Figures in the annex Section 5.3 illustrate how the switching method would have been used if it had been applied from April 2023 (a hypothetical scenario). Until March 2023, the old method is used. After that, the index series mostly follows the new method.

3.6.4 Alternative index methods

Besides the Geary-Khamis index method, several alternative index methods for energy transaction data have been explored, including the unit-value index. This is a simple method that measures the development of the average calculation price weighted using the number of contracts. Unit-value indices were calculated for electricity and natural gas, without differentiating by contract type and respondent.
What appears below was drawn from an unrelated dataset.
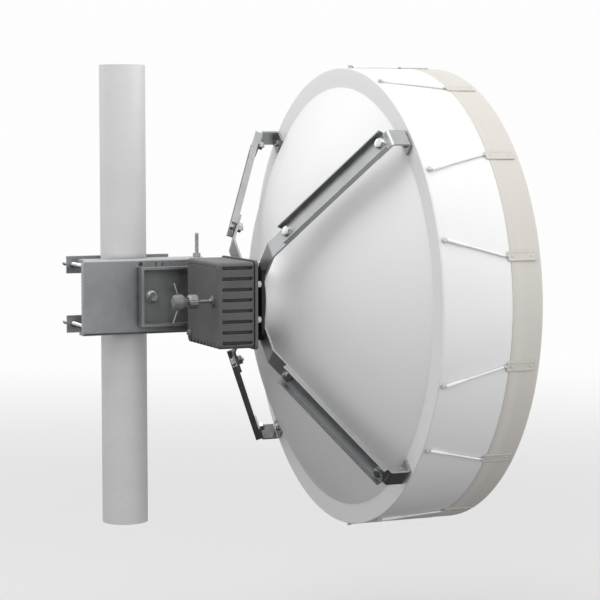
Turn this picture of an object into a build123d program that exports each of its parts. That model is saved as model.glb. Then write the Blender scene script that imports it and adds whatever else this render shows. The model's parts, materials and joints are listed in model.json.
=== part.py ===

Figures in Section 5.4 show that these unit-value indices are higher than the Geary-Khamis indices for electricity, natural gas and all expenditures. This is reflected not only in the indices, but also in the year-on-year changes for those indices (see Figures in Section 5.5). There is a logical explanation for this. In 2022, many households saw their fixed-term contracts expire. As virtually no new fixed-term contracts were offered in 2022, these households were then forced to switch to new variable-rate contracts. While the associated price increases are included in the unit-value index, they are not directly reflected in the Geary-Khamis index. The unit-value index calculates the average price across all contracts, which increases when cheap fixed-term contracts are replaced by expensive variable-rate contracts. The effects of this are less significant in the Geary-Khamis indices because of the quality correction that is applied.

Geary-Khamis is applied in production because it is more sophisticated than the unit-value method. As the analysis above shows, comparing methods can provide new insights. The intention is therefore to calculate a unit-value index in addition to the Geary-Khamis index, for internal evaluation.